Ce monastère immense est également occupé par des sœurs de culte grec orthodoxe. L’architecture est bien plus moderne, notamment grâce à son immense escalier principal menant à l’entrée du monastère mais aussi dans les églises.

Nous avons assisté à une scène particulièrement émouvante. Il y a une petite pièce dans un coin reculé du monastère où l’on peut demander aux sœurs de prononcer des prières de toutes sortes : des souhaits de guérison ou bien des prières pour les morts. Cette pièce toute sombre, seulement légèrement illuminée de quelques bougies, remplie d’ex-votos de toutes formes, semblait contenir tous les espoirs mais aussi toutes les souffrances du monde. C’est comme une bulle hors du temps et de l’espace, où l’on peut se laisser aller à pleurer, accompagné d’une sœur et de ses paroles. C’était le cas pour une dame présente à ce moment-là, la sœur à ses côtés qui murmuraient des prières. Elle pleurait mais semblait aussi trouver quelque réconfort dans les paroles de la religieuse.

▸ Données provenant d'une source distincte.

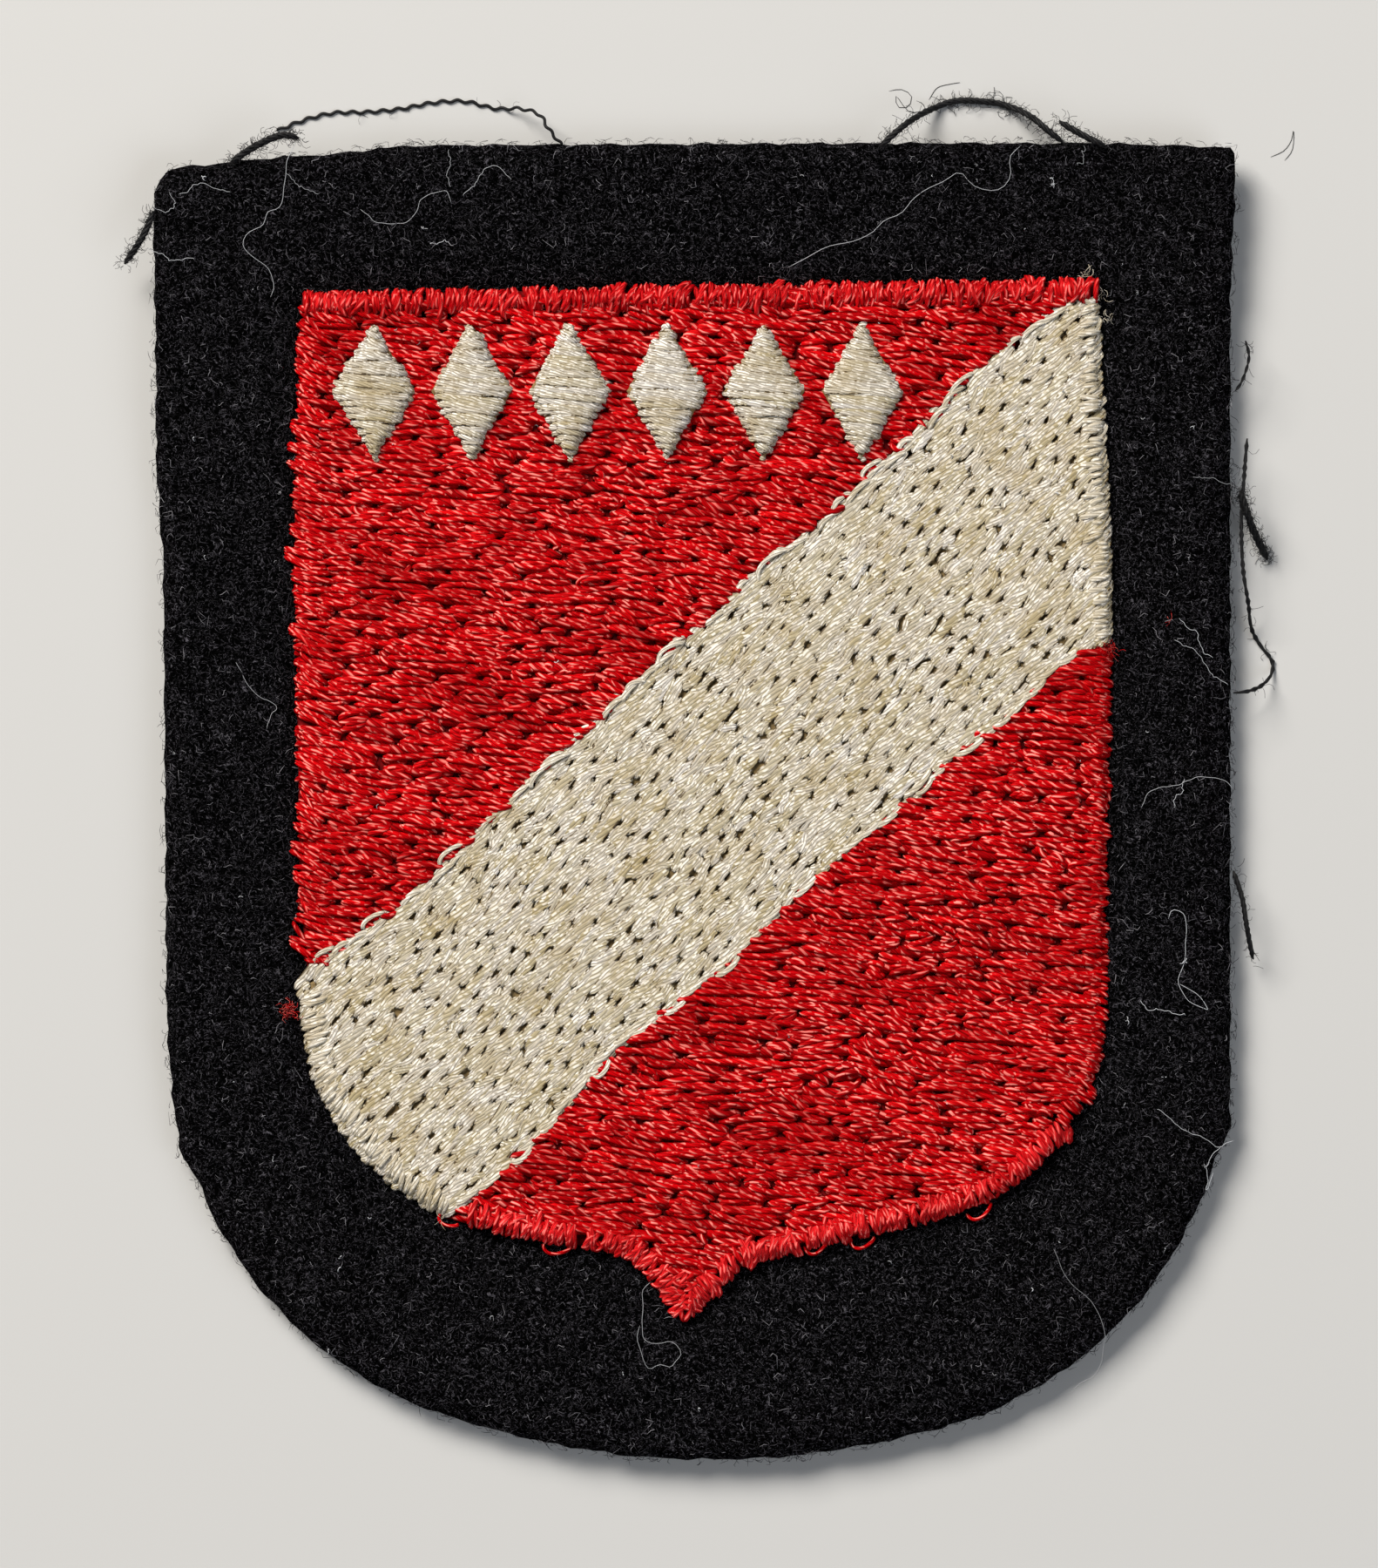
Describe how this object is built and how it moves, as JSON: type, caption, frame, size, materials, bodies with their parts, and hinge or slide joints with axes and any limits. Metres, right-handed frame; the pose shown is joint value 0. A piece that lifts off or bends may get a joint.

Nous avons continué notre tour de cet immense monastère, finissant par cette vue panoramique sur le village. Je ne sais pas pourquoi mais cette vue m’a fait penser à Jérusalem avec tous ces dômes, le mélange de mosquées et d’églises plus important que d’habitude.

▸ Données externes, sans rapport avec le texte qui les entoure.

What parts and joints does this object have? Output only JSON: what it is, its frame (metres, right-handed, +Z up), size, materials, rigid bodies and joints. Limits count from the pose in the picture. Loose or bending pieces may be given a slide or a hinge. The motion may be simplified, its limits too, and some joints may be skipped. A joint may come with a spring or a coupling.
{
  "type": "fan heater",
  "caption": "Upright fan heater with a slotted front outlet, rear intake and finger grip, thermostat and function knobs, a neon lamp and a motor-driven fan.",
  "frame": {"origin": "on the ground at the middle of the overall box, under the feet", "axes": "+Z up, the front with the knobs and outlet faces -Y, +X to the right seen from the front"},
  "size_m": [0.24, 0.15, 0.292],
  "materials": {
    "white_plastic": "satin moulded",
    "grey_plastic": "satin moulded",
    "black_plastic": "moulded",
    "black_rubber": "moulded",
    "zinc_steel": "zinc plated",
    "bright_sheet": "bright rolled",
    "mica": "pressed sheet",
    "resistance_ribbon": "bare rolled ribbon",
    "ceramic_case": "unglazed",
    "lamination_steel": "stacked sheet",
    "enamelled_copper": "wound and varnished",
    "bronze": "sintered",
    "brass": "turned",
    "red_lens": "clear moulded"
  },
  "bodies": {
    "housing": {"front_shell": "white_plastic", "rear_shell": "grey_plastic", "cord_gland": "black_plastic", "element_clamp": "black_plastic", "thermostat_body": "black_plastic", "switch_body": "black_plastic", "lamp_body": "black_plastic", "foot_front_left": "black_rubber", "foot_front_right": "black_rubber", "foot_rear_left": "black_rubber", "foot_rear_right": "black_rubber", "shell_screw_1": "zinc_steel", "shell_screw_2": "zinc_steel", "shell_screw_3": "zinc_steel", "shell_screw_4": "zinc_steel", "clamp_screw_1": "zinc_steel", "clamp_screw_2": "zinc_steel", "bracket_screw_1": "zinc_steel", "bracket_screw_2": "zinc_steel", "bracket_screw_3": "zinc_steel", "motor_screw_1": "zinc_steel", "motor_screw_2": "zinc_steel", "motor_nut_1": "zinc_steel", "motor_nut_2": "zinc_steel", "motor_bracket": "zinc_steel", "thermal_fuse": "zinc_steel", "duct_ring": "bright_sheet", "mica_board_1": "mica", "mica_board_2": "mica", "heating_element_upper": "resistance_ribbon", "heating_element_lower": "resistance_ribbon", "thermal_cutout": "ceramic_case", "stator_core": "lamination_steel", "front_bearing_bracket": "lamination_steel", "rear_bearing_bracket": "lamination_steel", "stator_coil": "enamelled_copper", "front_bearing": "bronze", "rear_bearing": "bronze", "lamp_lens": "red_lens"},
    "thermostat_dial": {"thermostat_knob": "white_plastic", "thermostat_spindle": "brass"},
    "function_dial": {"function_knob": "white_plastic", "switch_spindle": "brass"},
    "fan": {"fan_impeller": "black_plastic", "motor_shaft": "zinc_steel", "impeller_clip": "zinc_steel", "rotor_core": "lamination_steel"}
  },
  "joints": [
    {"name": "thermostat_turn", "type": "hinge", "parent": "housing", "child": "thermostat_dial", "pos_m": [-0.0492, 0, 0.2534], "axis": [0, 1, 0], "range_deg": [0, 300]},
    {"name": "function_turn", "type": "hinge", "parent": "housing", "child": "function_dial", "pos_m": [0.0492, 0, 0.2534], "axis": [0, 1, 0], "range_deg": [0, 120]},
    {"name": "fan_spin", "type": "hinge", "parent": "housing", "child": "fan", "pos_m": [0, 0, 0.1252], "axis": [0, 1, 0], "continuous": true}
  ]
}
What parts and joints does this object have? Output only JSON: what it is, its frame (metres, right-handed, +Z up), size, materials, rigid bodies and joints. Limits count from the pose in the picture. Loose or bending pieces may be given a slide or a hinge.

Avant de rentrer, nous avons déjeuné (à l’heure syrienne, il était 16h !) dans un restaurant très connu dans la région, qui était, à priori, avant la guerre un point de rendez-vous le weekend particulièrement, et qui s’appelle « Jana Sednaya », c’est-à-dire le Paradis de Sednaya. Une nouvelle crèche nous attendait ainsi qu’un excellent repas après le plaisir et la richesse de toutes ces belles découvertes de la journée.